The innovation has the potential to provide non-destructive cell monitoring versus lysing, the cell sampling method presently used. Lysing ruptures the cell, while the sampling method developed at Stanford relies on tiny tubes that are 600 times smaller than a strand of hair. The nanostraws penetrate the cell’s outer membrane without damage, sampling proteins and genetic material inside the cell.
The method is like a “blood draw for the cell,” says Nicholas Melosh, an associate professor of materials science and engineering and senior author of the paper describing the research. Melosh and his colleagues recently published the paper in the Proceedings of the National Academy of Sciences.
Melosh envisions the nanostraw sampling technique enabling long-term, non-destructive monitoring of cells, providing a much better understanding of cell development. Thanks to the nanostraws, researchers could hopefully gain a much better understanding of stem cell development or the effectiveness of cancer therapies.
“What we hope to do, using this technology, is to watch as these cells change over time and be able to infer how different environmental conditions and ‘chemical cocktails’ influence their development—to help optimize the therapy process,” Melosh said in a Stanford news release.

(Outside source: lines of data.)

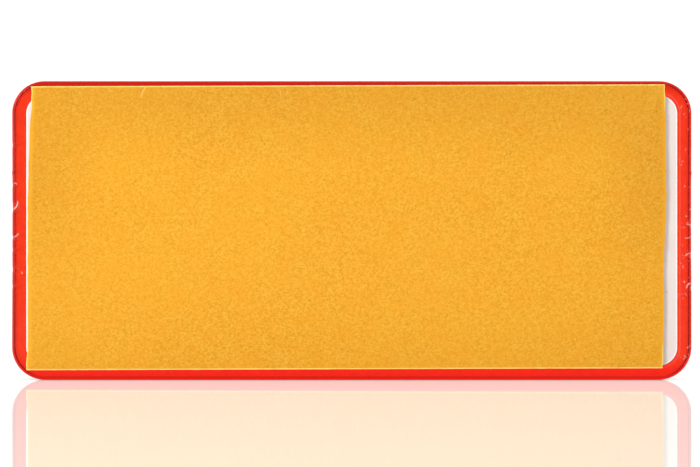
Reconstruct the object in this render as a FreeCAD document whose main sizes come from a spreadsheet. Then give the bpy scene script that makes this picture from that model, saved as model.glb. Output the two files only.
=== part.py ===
import FreeCAD, Part
import math
import os

import Sketcher

# A stick-on reflex reflector, standing on one of its long edges.
#
# A red acrylic lens carries corner-cube prisms on the inside of its front wall and ends in a rim. A white
# back plate is welded to a ledge inside that rim and shuts the air in behind the prisms. A piece of
# double-sided foam tape, cut off a roll by hand, is pressed on the back: adhesive, foam, adhesive and a
# yellow paper release liner, which peels off.
#
# Frame: millimetres, +Z up, the lens's front towards +Y, the tape towards -Y, so +X is to the right when
# the back is looked at. The origin is at the bottom, in the middle of the object's box.

SIZES = [
    ("lens_width", 96.0),
    ("lens_height", 42.2),
    ("lens_depth", 7.0),
    ("corner_radius", 4.6),
    ("front_edge_radius", 0.5),
    ("rim_edge_radius", 0.35),
    ("rim_width", 2.0),
    ("ledge_width", 0.9),
    ("front_wall", 1.7),
    # corner-cube prisms, which are hexagons seen from the front
    ("prism_flats", 2.4),
    ("prism_foot", 0.15),
    ("prism_root", 0.3),
    ("prism_margin", 0.2),
    # back plate, with the flattened bead that welds it to the ledge
    ("plate_thickness", 1.5),
    ("plate_clearance", 0.02),
    ("plate_edge_radius", 0.08),
    ("weld_height", 0.1),
    ("weld_width", 0.5),
    # tape: its middle lies to one side of the lens's middle, and it is turned by a part of a degree
    ("tape_width", 40.0),
    ("tape_length", 89.6),
    ("tape_sideways", 0.95),
    ("tape_upwards", 0.44),
    ("tape_turn", 0.18),
    ("adhesive_thickness", 0.05),
    ("foam_thickness", 1.0),
    ("liner_thickness", 0.1),
]
SHEET = "Sizes"

# The tape's two hand cuts. Each point is (share of the tape's width up from its bottom edge, how far the
# cut stands out past half the tape's length), from the bottom to the top.
LEFT_CUT = [(0.0, 0.26), (0.09, -0.04), (0.56, -0.05), (0.84, -0.4), (0.92, -0.64), (1.0, -0.67)]
RIGHT_CUT = [(0.0, -0.06), (0.18, 0.08), (0.4, 0.12), (0.62, 0.57), (0.76, 0.42), (1.0, 0.39)]

# A sketch starts from this rounded rectangle, or for the tape from a plain one as long and as wide as this,
# and its constraints then stretch it to the sheet's sizes. START_TURN is any turn, so that the axis is kept.
START_WIDTH = 90.0
START_HEIGHT = 38.0
START_RADIUS = 2.0
START_TURN = 1.0

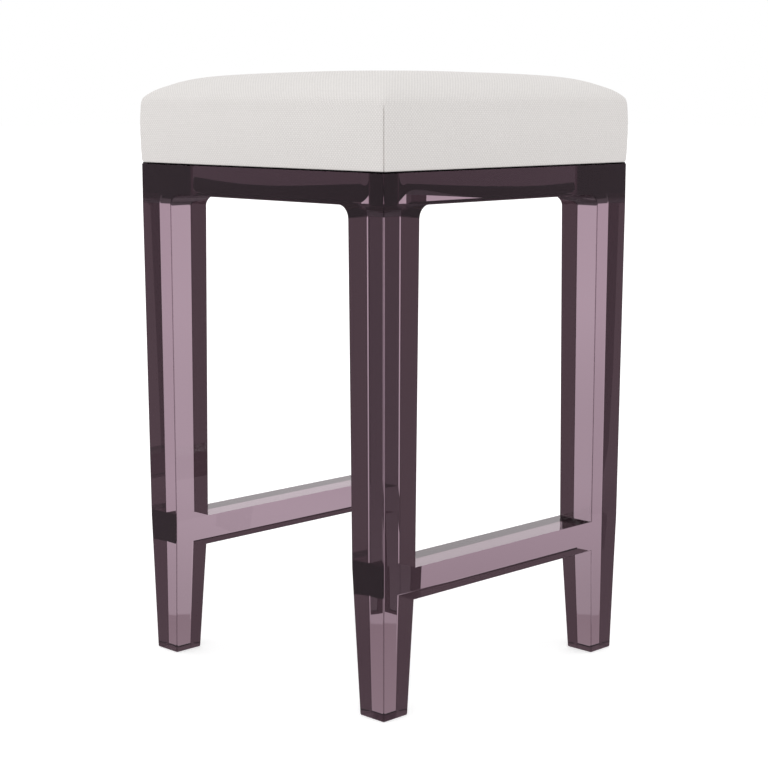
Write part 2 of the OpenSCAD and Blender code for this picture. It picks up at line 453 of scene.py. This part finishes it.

It took years of trial and error for Melosh and his team to create the gumball-sized Nanostraw Extraction (NEX) sampling system on which the nanostraws are grown. NEX mimics the intercellular gates, called gap junctions, through which cells send each other nutrients and other molecules, though NEX instead samples contents from inside the cells.
Not only did Melosh and his team have to perfect NEX, but they then had to prove that it could sample as effectively as lysing. The compared the nanostraw method with lysing not only for generic cell lines but also with human heart tissue and brain cells grown from stem cells. They demonstrated that the nanostraw method mostly showed the same contents as lysing.
Melosh suspects nanostraws are going to become a hot tool for cellular research.
“We want as many people to use this technology as possible,” Melosh said. “We’re trying to help advance science and technology to benefit mankind.”